Soon enough, Max finds the only other waitress on duty in the back room, audibly in the throes of passion. (“Where’s my waitress?” the hipster asks. We hear a moan. “She’s coming,” says Max.) Her co-worker turns out to be a prostitute — who, for some entirely implausible reason, thinks it’s a good idea to turn tricks on the job. She’s fired and replaced the same night by Caroline (Beth Behrs), a beautiful, blonde heiress whose father is a Madoff-style scammer who’s just been found out. The family has lost everything, including their home, and that’s what brings Caroline to “a place no one from the Upper East Side would ever go” to seek her fortune.
Eventually, perhaps because all tough-talking TV diner waitresses are hiding sensitive, compassionate souls, Max allows Caroline to stay with her in an apartment she shares with her stupid, philandering musician boyfriend. Of course, the musclebound moron immediately makes a pass at Caroline — who, to her credit, rebuffs him and tells Max she deserves better. By the end of the episode, Max has caught him with yet another woman and thrown him out. Now, the girls are roommates with a crazy plan to open their own cupcake shop, a project that combines Max’s baking talents with Caroline’s Wharton-honed business savvy. Oh, and Caroline’s horse (a refugee from a Manhattan stable) has taken up residence in the backyard.
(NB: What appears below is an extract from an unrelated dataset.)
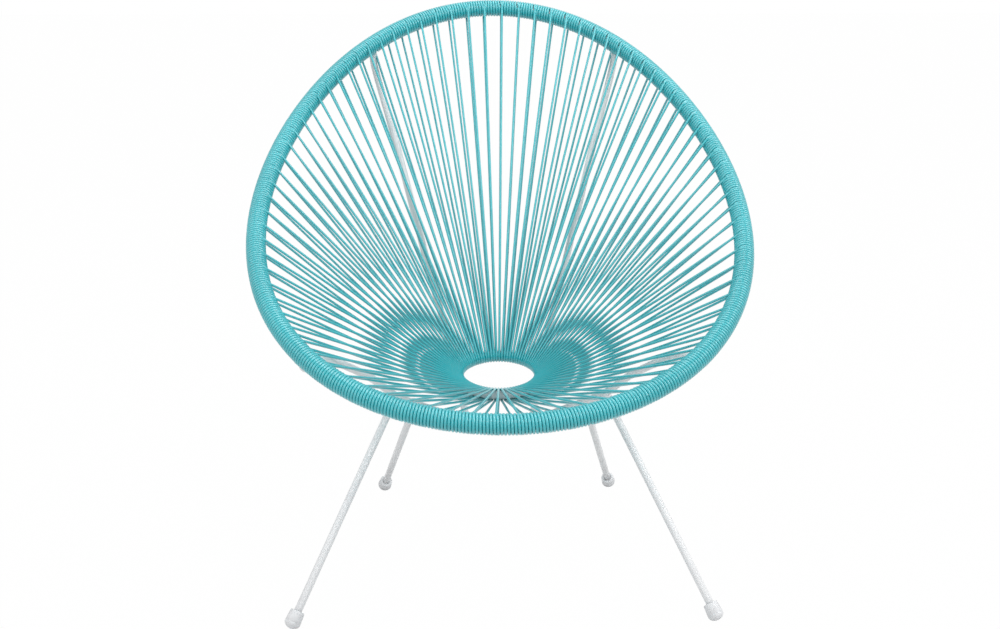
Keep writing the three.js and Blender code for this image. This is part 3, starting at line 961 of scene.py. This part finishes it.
# %% Leg sockets
SOCKET_SIDES = 32
SOCKET_RADIUS = 0.009
SOCKET_MOUTH_IN = 0.0005
SOCKET_MOUTH_OUT = 0.0006
WELD_BEVEL = 0.0015

for name, leg in legs.items():
    plug = leg.end + FIT
    over = leg.bar_at + SOCKET_RADIUS
    bm = bmesh.new()
    spun(bm, [(0.0, plug), (bore, plug), (bore, leg.socket_start + SOCKET_MOUTH_IN),
              (bore + SOCKET_MOUTH_IN, leg.socket_start),
              (SOCKET_RADIUS - SOCKET_MOUTH_OUT, leg.socket_start),
              (SOCKET_RADIUS, leg.socket_start + SOCKET_MOUTH_OUT),
              (SOCKET_RADIUS, over), (0.0, over)], SOCKET_SIDES, leg.matrix)
    up = leg.way_along_cradle.cross(leg.way_up.cross(leg.way_along_cradle)).normalized()
    rim = sawn(bm, leg.top, up)
    bmesh.ops.bevel(bm, geom=rim, offset=WELD_BEVEL, segments=3, profile=0.5,
                    affect="EDGES", material=-1)
    bmesh.ops.recalc_face_normals(bm, faces=bm.faces)
    add_piece("socket_" + name, bm, powder_coat, "leg_socket_" + name)

# %% [markdown]
# A bolt goes through the socket and locks the leg, with a washer and a nut on its far
# side. Those of the left legs are mirror images of those of the right ones. All three are
# spun about the bolt's own line, which is the leg frame's x axis. The nut is the one with
# flat sides: its outline is spun in only six steps and isn't shaded smooth.

# %% Bolts, washers and nuts
BOLT_SIDES = 24
BOLT_RADIUS = 0.0025
BOLT_TAIL = 0.002
BOLT_BEVEL = 0.0004
HEAD_RADIUS = 0.00425
HEAD_HEIGHT = 0.003
HEAD_EDGE = 0.0003
WASHER_SIDES = 32
WASHER_RADIUS = 0.005
WASHER_HEIGHT = 0.001
WASHER_BEVEL = 0.0002
NUT_SIDES = 6
NUT_RADIUS = 0.0045
NUT_HEIGHT = 0.004
NUT_BEVEL = 0.0003
NUT_FACE = 0.94 * NUT_RADIUS

face = SOCKET_RADIUS + FIT
disc_end = face + WASHER_HEIGHT
nut_start = disc_end + FIT
nut_end = nut_start + NUT_HEIGHT
tail = nut_end + BOLT_TAIL
hole = BOLT_RADIUS + FIT
bolt = [(0.0, tail), (BOLT_RADIUS - BOLT_BEVEL, tail), (BOLT_RADIUS, tail - BOLT_BEVEL),
        (BOLT_RADIUS, -face), (HEAD_RADIUS - HEAD_EDGE, -face), (HEAD_RADIUS, -face - BOLT_BEVEL),
        (HEAD_RADIUS * 0.86, -face - HEAD_HEIGHT * 0.7),
        (HEAD_RADIUS * 0.5, -face - HEAD_HEIGHT), (0.0, -face - HEAD_HEIGHT)]
disc = [(hole, face), (WASHER_RADIUS - WASHER_BEVEL, face), (WASHER_RADIUS, face + WASHER_BEVEL),
        (WASHER_RADIUS, disc_end - WASHER_BEVEL), (WASHER_RADIUS - WASHER_BEVEL, disc_end),
        (hole, disc_end), (hole, face)]
block = [(hole, nut_start), (NUT_FACE, nut_start), (NUT_RADIUS, nut_start + NUT_BEVEL),
         (NUT_RADIUS, nut_end - NUT_BEVEL), (NUT_FACE, nut_end), (hole, nut_end),
         (hole, nut_start)]

for name, leg in legs.items():
    across = leg.matrix @ Matrix.Translation((0.0, 0.0, (leg.socket_start + leg.end) / 2))
    for kind, outline, sides, solid in (("screw_", bolt, BOLT_SIDES, "bolt_"),
                                        ("disc_", disc, WASHER_SIDES, "washer_"),
                                        ("hex_", block, NUT_SIDES, "nut_")):
        bm = bmesh.new()
        handed = [(out, leg.hand * along) for out, along in outline]
        spun(bm, handed, sides, across, axis_x=True)
        add_piece(kind + name, bm, zinc, solid + name, smooth=sides != NUT_SIDES)

# %% [markdown]
# The hoop's tube is hidden under its winding. A rounder tube would never be seen, so the
# solid stays and only gets the finish.

# %% Finish of the hoop's tube
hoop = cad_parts["seat_hoop"]
hoop.data.materials.clear()
hoop.data.materials.append(powder_coat)
print("finish of the hoop:", hoop.data.materials[0].name)

# %% [markdown]
# The chair stands on a plain white floor under a plain white sky. Light strong enough to
# make them white would also bleach the chair. So to the camera and in reflections both
# glow with a strength of one, through the Light Path node, and all other rays meet a pale
# floor and a softer sky. The floor keeps a hundredth of its own shading, so the chair's
# shadow is only a trace. The photograph shows hardly more.

# %% Floor
FLOOR_SIZE = 20.0
FLOOR_GLOW = 0.99


def seen_directly(nodes, links):
    """1 for the rays of the camera, of reflections and through glass, else 0."""
    path = nodes.new("ShaderNodeLightPath")
    found = path.outputs["Is Camera Ray"]
    for kind in ("Is Glossy Ray", "Is Transmission Ray"):
        either = nodes.new("ShaderNodeMath")
        either.operation = "MAXIMUM"
        links.new(found, either.inputs[0])
        links.new(path.outputs[kind], either.inputs[1])
        found = either.outputs[0]
    return found


def make_floor_white():
    material, nodes, links, shader = new_material("floor_white", linear(205, 205, 205), 0.9)
    cloudy = object_noise(nodes, links, scale=30.0)
    shades_from(nodes, links, cloudy, shader,
                (0.0, linear(202, 202, 202)), (1.0, linear(208, 208, 208)))
    glow = nodes.new("ShaderNodeEmission")
    glow.inputs["Strength"].default_value = 1.0
    share = nodes.new("ShaderNodeMath")
    share.operation = "MULTIPLY"
    share.inputs[1].default_value = FLOOR_GLOW
    links.new(seen_directly(nodes, links), share.inputs[0])
    mix = nodes.new("ShaderNodeMixShader")
    links.new(share.outputs[0], mix.inputs["Fac"])
    links.new(shader.outputs["BSDF"], mix.inputs[1])
    links.new(glow.outputs["Emission"], mix.inputs[2])
    links.new(mix.outputs["Shader"], nodes["Material Output"].inputs["Surface"])
    return material


bm = bmesh.new()
bmesh.ops.create_grid(bm, x_segments=2, y_segments=2, size=FLOOR_SIZE)
floor_mesh = bpy.data.meshes.new("floor")
bm.to_mesh(floor_mesh)
bm.free()
floor_mesh.materials.append(make_floor_white())
floor = bpy.data.objects.new("floor", floor_mesh)
bpy.context.collection.objects.link(floor)
print("floor:", 2 * FLOOR_SIZE, "m wide")

# %% [markdown]
# The sky is one even colour. It fills the shadows from all sides, and its strength below
# one leaves room for the lamps.

# %% Sky
SKY_LIGHT = 0.58
WHITE = (1.0, 1.0, 1.0, 1.0)

world = bpy.data.worlds.new("studio")
bpy.context.scene.world = world
world.use_nodes = True
air = world.node_tree.nodes
air_links = world.node_tree.links
plain = air["Background"]
plain.inputs["Color"].default_value = WHITE
plain.inputs["Strength"].default_value = SKY_LIGHT
white_sky = air.new("ShaderNodeBackground")
white_sky.inputs["Color"].default_value = WHITE
white_sky.inputs["Strength"].default_value = 1.0
sky_mix = air.new("ShaderNodeMixShader")
air_links.new(seen_directly(air, air_links), sky_mix.inputs["Fac"])
air_links.new(plain.outputs["Background"], sky_mix.inputs[1])
air_links.new(white_sky.outputs["Background"], sky_mix.inputs[2])
air_links.new(sky_mix.outputs["Shader"], air["World Output"].inputs["Surface"])
print("sky:", SKY_LIGHT)

# %% [markdown]
# Four large soft lamps stand round the chair: a key from the right, a weaker fill from
# the left, a low one in front that reaches under the seat, and one above. A large lamp
# gives soft edges to the shadows between the strands, as a studio's screens do. All of
# them look at the middle of the chair.

# %% Lamps
LAMP_AIM = Vector((0.0, 0.0, 0.4))
LAMPS = {
    "key": ((2.3, -0.9, 2.3), 1.8, 40.0),
    "fill": ((-2.2, -1.6, 2.2), 2.0, 24.0),
    "front": ((0.2, -3.0, 0.7), 2.0, 14.0),
    "top": ((0.0, 0.2, 3.0), 2.0, 34.0),
}

for name, (place, size, power) in LAMPS.items():
    lamp = bpy.data.lights.new(name, "AREA")
    lamp.size = size
    lamp.energy = power
    holder = bpy.data.objects.new(name, lamp)
    holder.location = place
    aim = LAMP_AIM - Vector(place)
    holder.rotation_euler = aim.to_track_quat("-Z", "Y").to_euler()
    bpy.context.collection.objects.link(holder)
    print("lamp", name, "of", power, "W")
bpy.context.scene.view_settings.view_transform = "Standard"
As some of the quotes we’ve included above illustrate, the show seems intent on using dirty humor to seem edgy. We’re not scandalized, but many of the pilot’s jokes are so lewd as to seem unrealistic. There is, for example, a running gag about a stain on the hooker-waitress’s old uniform that “isn’t clam chowder.” Ugh. Sure, frank talk about sex is always welcome, and is likely to attract a younger audience — but out-of-nowhere gross-out jokes wreak of a writing staff trying too hard to be cool.
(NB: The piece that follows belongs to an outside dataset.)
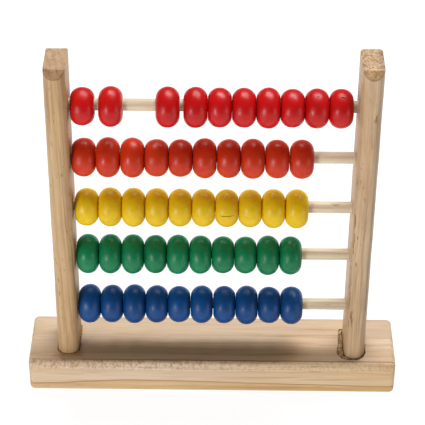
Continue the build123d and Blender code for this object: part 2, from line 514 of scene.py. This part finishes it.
def shapeBoard():
    shape = boardShape
    low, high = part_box("base_board")
    board = addBlock("baseBoard", low, high)
    enterEdit(board)
    pick(board, "EDGE", isUpright)
    bpy.ops.mesh.bevel(offset=shape["corner"], segments=8, affect="EDGES")
    pick(board, "EDGE", lambda edge: abs(edge.verts[0].co.z - edge.verts[1].co.z) < 1e-6)
    bpy.ops.mesh.bevel(offset=shape["rim"], segments=8, affect="EDGES")
    leaveEdit()

    postLow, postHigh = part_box("left_post")
    gap = shape["tightGap"]
    cutLow = Vector((postLow.x - gap, postLow.y - gap, shape["pocketFloor"]))
    cutHigh = Vector((postHigh.x + gap, postHigh.y + gap, high.z + 5 * mm))
    cutWith(board, outlineBlock("tightPocket", cutLow, cutHigh, postShape["left"]["nose"],
                                postShape["left"]["back"]))
    cutLow = Vector((*shape["looseLow"], shape["pocketFloor"]))
    cutHigh = Vector((*shape["looseHigh"], high.z + 5 * mm))
    cutWith(board, outlineBlock("loosePocket", cutLow, cutHigh, shape["looseFront"], shape["looseBack"],
                                shape["looseTaper"]))

    # splinters broken out round the mouth of the loose pocket
    grow = shape["chipGrow"]
    chipLow = Vector((cutLow.x - grow, cutLow.y - grow, high.z - shape["chipDepth"]))
    chipHigh = Vector((cutHigh.x + grow, cutHigh.y + grow, high.z + 3 * mm))
    chips = outlineBlock("chips", chipLow, chipHigh, shape["looseFront"], shape["looseBack"],
                         shape["looseTaper"])
    enterEdit(chips)
    pick(chips, "EDGE", lambda edge: not isUpright(edge) and edge.calc_length() > 2 * mm)
    bpy.ops.mesh.subdivide(number_cuts=30)
    leaveEdit()
    wobble(chips, shape["chipGrain"], shape["chipSpread"])
    cutWith(board, chips)
    shadeByAngle(board, 30)
    board.data.materials.append(baseWood)
    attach(board, "frame")
    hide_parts("base_board")


shapeBoard()
print("base board made")


# filler and glue at the feet of the posts

fillerShape = {"top": 20.6 * mm, "bottom": 9.5 * mm, "rough": 1.1 * mm, "grain": 1.3 * mm,
               "loose": 0.4 * mm, "crumb": 0.28 * mm}
glueShape = {"width": 0.70 * mm, "height": 0.42 * mm, "rough": 0.45 * mm, "grain": 2.2 * mm,
             "nose": 5.2 * mm, "back": 1.2 * mm, "depth": 0.4 * mm}
fillerLook = {"pale": (0.66, 0.45, 0.22, 1), "dark": (0.22, 0.11, 0.045, 1)}
glueLook = {"pale": (0.42, 0.22, 0.08, 1), "dark": (0.16, 0.07, 0.025, 1)}


def crumbMaterial(name, look, gloss):
    material, tree, shader = newMaterial(name)
    place = objectPlace(tree)
    lumps = noise(tree, place, (900, 900, 900), 3, 0.65)
    crumbs = noise(tree, place, (2600, 2600, 2600), 2, 0.6)
    colour = blendColour(tree, step(tree, lumps, 0.38, 0.58), look["dark"], look["pale"])
    tone = colourRamp(tree, crumbs, [(0.3, (0.6, 0.55, 0.5)), (0.65, (1.15, 1.12, 1.05))])
    colour = tint(tree, 1.0, colour, tone)
    tree.links.new(colour, shader.inputs["Base Color"])
    shader.inputs["Roughness"].default_value = gloss
    height = calc(tree, "MULTIPLY_ADD", lumps, 1.4, crumbs)
    bump = node(tree, "ShaderNodeBump", {"Height": height, "Strength": 0.7, "Distance": 0.0004})
    tree.links.new(bump.outputs[0], shader.inputs["Normal"])
    return material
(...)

Meanwhile, if 2 Broke Girls really wanted to score points with the Williamsburg denizens whose lives it professes to reflect, the show could at least get the details of Brooklyn life right. In one scene, Max and Caroline leave the diner together, and Max admonishes her new colleague, “You can’t wear a fancy leather jacket in this neighborhood. Turn it inside out.” That’s funny, considering that just about every other person walking down Bedford Avenue has on a fancy leather jacket that costs about half our monthly rent. Those people don’t seem worried! At another point, a barrage of hip 20-somethings storm the diner, and Max explains that an Arcade Fire concert has just let out. Can anyone think of a Williamsburg venue ca. 2011 that’s big enough to house that Grammy-winning, Madison Square Garden-playing band? Sure, these are details, and their falseness is nothing compared to the entirely ludicrous back story that brings Caroline to Brooklyn — but they make a difference when the audience you’re trying to reach is so similar to the characters you’re depicting.
Still, there’s something about the show that will keep us watching, at least for a while. We were impressed that Caroline — although she certainly has her ditsy moments — isn’t painted as a one-dimensional, party-girl heiress. She’s an intelligent woman who attended a prestigious business school, and her run-in with Max’s boyfriend shows that she actually has a moral compass, too. Dennings, for her part, is charming as always; her character may be a riff on an ancient cliché, but she’s a wonderful comic actress who makes every scene more interesting just by virtue of being there. Max and Caroline may not be a wholly believable pair, but they’re a likable one. Despite all of our qualms, that’s what will keep us coming back to 2 Broke Girls — at least for a few more episodes.
Did anyone else tune in last night? What did you think of the premiere?